Karakteristik Karakter Empati Menurut Hasil Studi
Penelitian menunjukkan bahwa implementasi permainan tradisional memberikan efek yang sangat besar terhadap pembentukan karakter empati pada anak usia 6-8 tahun. Berikut adalah perbandingan efektivitasnya berdasarkan data empiris:
| Variabel Karakter | Skor Efektivitas Permainan Tradisional | Dampak Penggunaan Gawai Berlebihan |
| Empati & Kepedulian | 97,75% (Kategori Tinggi). | Penurunan empati akibat kurangnya interaksi fisik. |
| Kerja Sama Tim | Peningkatan signifikan dalam kolaborasi kelompok. | Cenderung individualis; interaksi bersifat virtual. |
| Resiliensi | Melatih daya juang menghadapi tantangan fisik nyata. | Rentan terhadap stres dan keputusasaan saat menghadapi kesulitan nyata. |
| Regulasi Emosi | Membantu penyaluran emosi negatif secara positif. | Risiko tantrum dan perilaku impulsif akibat stimulasi berlebih. |
Mitigasi Risiko Digital dan Peran Agen Sosialisasi
Dominasi layar ponsel telah menciptakan tantangan pelik bagi orang tua. Kak Seto Mulyadi, Ketua Lembaga Perlindungan Anak Indonesia (LPAI), menegaskan bahwa orang tua harus menjadi subjek yang kreatif dalam mengalihkan perhatian anak dari gawai. Mempopulerkan kembali permainan tradisional bukan sekadar nostalgia, melainkan langkah konkret untuk menyelamatkan generasi masa depan dari ketergantungan teknologi yang destruktif.
Rekomendasi untuk Keluarga dan Institusi Pendidikan
Keluarga harus berfungsi sebagai model peran (role model). Jika orang tua sendiri terpaku pada layar, maka anak akan meniru perilaku tersebut. Sekolah dapat memanfaatkan permainan tradisional dalam kurikulum Pendidikan Jasmani untuk merancang pembelajaran yang lebih menarik dan inklusif. Integrasi permainan seperti congklak untuk belajar numerasi dan egrang untuk melatih ketangkasan fisik terbukti meningkatkan antusiasme belajar siswa secara signifikan.

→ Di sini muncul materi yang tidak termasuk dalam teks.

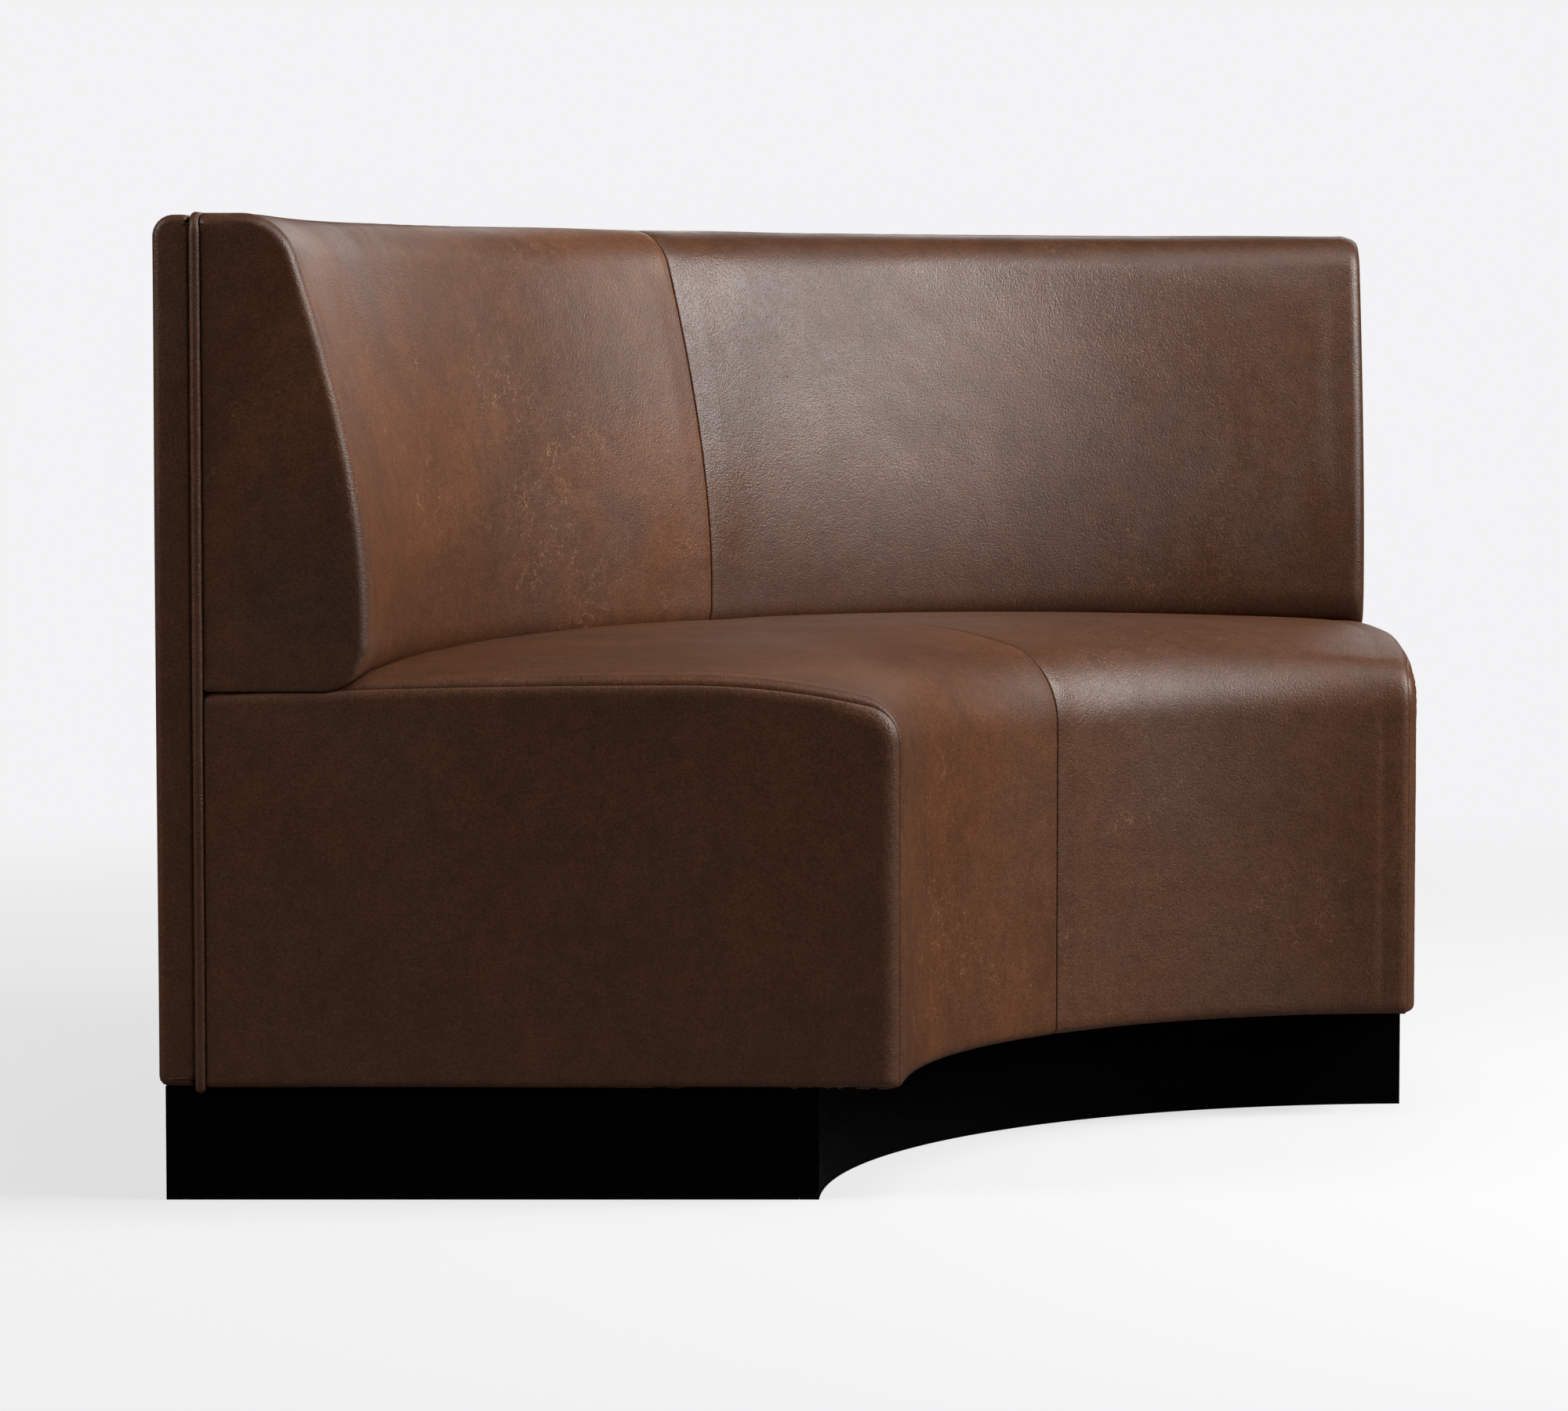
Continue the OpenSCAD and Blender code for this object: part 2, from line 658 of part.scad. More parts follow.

Selain itu, komunitas lokal dan pemerintah daerah perlu menyediakan ruang terbuka hijau yang aman untuk aktivitas bermain kolektif. Ketersediaan fasilitas fisik untuk bermain egrang atau bakiak akan mendorong anak-anak keluar dari rumah dan berinteraksi dengan lingkungan sekitarnya, yang pada akhirnya memperkuat kohesi sosial dan pelestarian warisan budaya bangsa.
Kesimpulan
Permainan tradisional seperti congklak dan egrang adalah instrumen pendidikan yang jenius dalam kesederhanaannya. Analisis mendalam menunjukkan bahwa mekanisme internal kedua permainan ini mampu memberikan stimulasi neuro-motorik yang jauh lebih komprehensif dibandingkan dengan teknologi digital manapun. Congklak melatih ketelitian kognitif dan integritas moral melalui distribusi sumber daya yang adil. Egrang membangun ketangguhan fisik dan keseimbangan saraf melalui integrasi sistem vestibular dan proprioseptif yang intensif.
Layar ponsel, meskipun menawarkan hiburan instan, gagal menyediakan tantangan fisik dan sosial yang diperlukan bagi kematangan perkembangan anak. Risiko gaya hidup sedenter, penurunan kemampuan empati, dan keterlambatan motorik adalah harga yang terlalu mahal untuk dibayar demi kemudahan digital. Oleh karena itu, revitalisasi permainan tradisional bukan lagi sebuah pilihan, melainkan keharusan pedagogis untuk membentuk generasi yang sehat secara jasmani, cerdas secara intelektual, dan memiliki karakter sportivitas yang kokoh dalam menghadapi tantangan zaman. Dengan menghidupkan kembali “dolanan” tradisional, kita memberikan kesempatan bagi anak-anak untuk mengeksplorasi dunia dengan seluruh indera mereka, belajar dari kegagalan nyata, dan tumbuh dalam kebersamaan yang otentik.